Releases to the American River from Nimbus Dam continue to be 900 cfs, very low flows for January 1, but there have been other years with low water conditions on opening day.
This depressing scene contrasts with the opener of just two years ago when I fished with Rodney Fagundes and two friends in his drift boat and we hooked over a half dozen steelhead. We saw a number of shore anglers and other drift boaters hook big, beautiful steelhead.
On the following week, Rodney and I experienced one of our best days of fishing ever for big adult steelhead on the river when we hooked 15 and landed 9 steelhead to 12 pounds while using plugs and Little Cleo spoons.

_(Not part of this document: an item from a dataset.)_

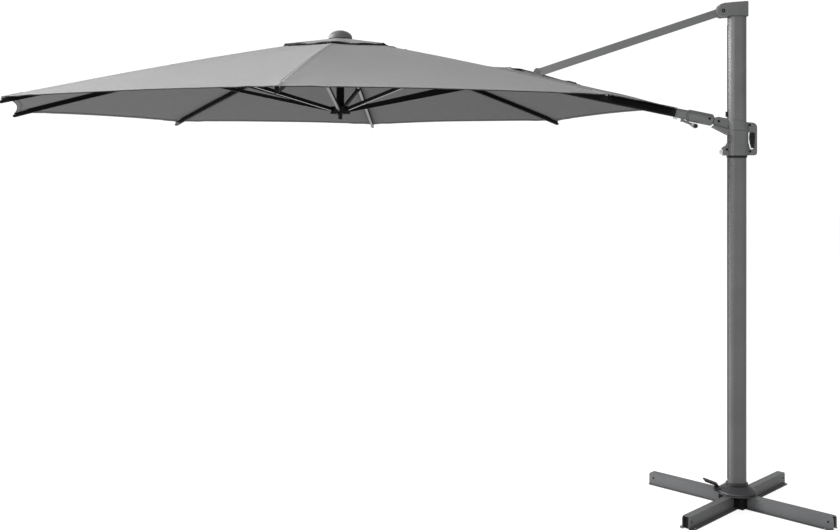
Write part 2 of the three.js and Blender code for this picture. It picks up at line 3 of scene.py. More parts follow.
import bmesh
import bpy
from mathutils import Matrix, Vector


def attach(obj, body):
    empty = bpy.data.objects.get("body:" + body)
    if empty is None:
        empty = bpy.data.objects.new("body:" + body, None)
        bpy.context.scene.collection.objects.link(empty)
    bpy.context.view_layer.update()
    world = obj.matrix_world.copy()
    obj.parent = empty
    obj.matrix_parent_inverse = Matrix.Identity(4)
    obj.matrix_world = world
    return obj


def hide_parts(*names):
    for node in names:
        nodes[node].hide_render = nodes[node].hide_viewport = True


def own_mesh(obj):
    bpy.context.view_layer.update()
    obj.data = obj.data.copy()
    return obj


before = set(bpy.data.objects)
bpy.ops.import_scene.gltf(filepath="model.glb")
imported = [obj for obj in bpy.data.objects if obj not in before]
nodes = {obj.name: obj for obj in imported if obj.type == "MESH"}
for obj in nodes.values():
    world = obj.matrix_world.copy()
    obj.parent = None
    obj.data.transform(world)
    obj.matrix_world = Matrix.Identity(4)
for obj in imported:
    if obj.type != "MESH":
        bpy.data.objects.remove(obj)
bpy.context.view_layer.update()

# Sizes in metres. These are the same as the CAD part's: the octagonal canopy and its vent cap
CENTRE_X = -2.061
RADIUS = 1.75
RIM_Z = 2.037
RISE = 0.384
BOW = 0.14
GORES = 8
HALF = math.pi / GORES
CAP_APEX = 2.426
CAP_RADIUS = 0.350
CAP_SLOPE = 0.18
# the boom, its knuckle on the carriage, and the strut's pivot in the mast head
KNUCKLE = Vector((-0.098, 0.0, 1.980))
BOOM_SLOPE = 0.2104
BOOM_HALF_HEIGHT = 0.023
STRUT_PIVOT_X = -0.078
STRUT_PIVOT_Z = 2.5475
# the base's arms
ARM_TURN = math.radians(48)
ARMS = 4

# Where the gores' cloth begins under the vent cap, and where the cap's begins under the finial
VENT_RADIUS = 0.20
CAP_INNER = 0.03

# The slot over the boom, a little larger than in the CAD part's cloth: its ends' radii, half its
# width, the radius at which its edges begin to stand up, and how far that reaches over the gore,
# as a share of the way between the ribs
SLOT = (0.888, 1.252)
SLOT_HALF = 0.056
LIP_START = 0.81
LIP_REACH = 0.045

# Fabric thicknesses
CLOTH = 0.0009
HEM_FOLD = 0.0008
VENT_SHADE_THICKNESS = 0.0005
FACING = 0.0005
POCKET = 0.0007

# How far the stretched cloth leaves the plain slope between two ribs: the rim pulls in and rises,
# the middle dips, small folds and ripples run over it, and a ridge stands over the boom.
SCALLOP = 0.027
SCALLOP_LIFT = 0.008
DIP = 0.007
PUCKER = 0.0016
RIPPLE = 0.0008
RIDGE = 0.013
CAP_SCALLOP = 0.006
CAP_DIP = 0.004
CAP_RIPPLE = 0.0026


# ---------------------------------------------------------------- materials

GRAIN_DEPTH = 0.0002
METAL_SHARE = 0.35
WEAR = 0.10
THREAD_PITCH = 0.0011
STITCH_PITCH = 0.0042
STITCH_SHARE = 0.68
STITCH_HALF_WIDTH = 0.00055
SEAM_STITCHES = (0.006, 0.0015)
RIM_STITCHES = (0.004, 0.021)


def new_material(name):
    material = bpy.data.materials.new(name)
    material.use_nodes = True
    tree = material.node_tree
    return material, tree, tree.nodes["Principled BSDF"]


def add_node(tree, kind, **settings):
    node = tree.nodes.new(kind)
    for key, value in settings.items():
        setattr(node, key, value)
    return node


def noise(tree, where, scale, detail, rough):
    node = add_node(tree, "ShaderNodeTexNoise")
    node.inputs["Scale"].default_value = scale
    node.inputs["Detail"].default_value = detail
    node.inputs["Roughness"].default_value = rough
    tree.links.new(where, node.inputs["Vector"])
    return node.outputs["Fac"]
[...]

This depressing scene also contrasts with the superb steelhead fishing many anglers experienced in 1999, 2002, 2003, 2004, 2005, 2006, 2011 and other years. During the better years, steelhead counts have reached 3,000 to 4,000 fish at the hatchery and large numbers of wild fish provided catch and release action on the river.
To say this opener was disappointing after I have spent so many thousands of hours fishing the American and going to meetings, rallies and events fighting to restore its steelhead and salmon fisheries is a great understatement.
The lack of fish and fishing success on opening day was forecasted by the poor numbers returning to the Nimbus Fish Hatchery as of Monday, December 29. Only 10 adult steelhead had been trapped by that date, the lowest number documented by that date prior to the opener.
By contrast, the hatchery had trapped 335 adult steelhead by that date last year, according to Gary Novak, hatchery manager.
“Maybe the steelhead will be late like the salmon were this fall,” said Novak. “That’s the only thing I can hope for now.”
Normally there are hundreds and some seasons thousands of steelhead showing at the facility at this time of year. Let’s hope we get some rain to prod some more fish to move up the river, but I figure that at least some of the American River steelhead may have been drawn upriver by the much higher flows of the lower Sacramento and Feather rivers over the past few weeks.
In contrast with the American, anglers reported decent numbers of steelhead on the Sacramento and Feather rivers before big storms blew the rivers out for a couple of weeks.
The American River offers anglers a unique chance to catch big, beautiful steelhead in the midst of a major metropolitan area. In fact, the American River steelhead may be the “fastest growing trout” in the world, according to Dr. Robert Titus, California Department of Fish and Wildlife senior environmental scientist. For a fascinating discussion of the temperature and flow requirements for American River steelhead, please read my article.
Nobody is quite sure of the exact cause for the abnormally low numbers of steelhead to date, but low flows and the current management regime on the river certainly contributed to it. I fear that the poor management of the American over the past few years by state and federal governments may have spurred this apparent decline in the steelhead population.
While the Bureau of Reclamation and California Department of Water Resources systematically drained Trinity Lake on the Trinity River, Shasta Lake on the Sacramento River and Lake Oroville on the Feather River during 2013 a drought year to provide water to state and federal water contractors, they managed Folsom Lake the worst of all the reservoirs. The Bureau drained Folsom to only 17 percent of capacity, its lowest level since Folsom Dam was built, by January 2014.
This water in these northern California reservoirs was shipped to fill the Kern Water Bank and Southern California reservoirs, as well as to supply water to corporate agribusiness interests in the Westlands Water District and oil companies conducting fracking and steam injection operations in Kern County. Little carryover storage in the reservoirs was left in 2014 as the drought continued.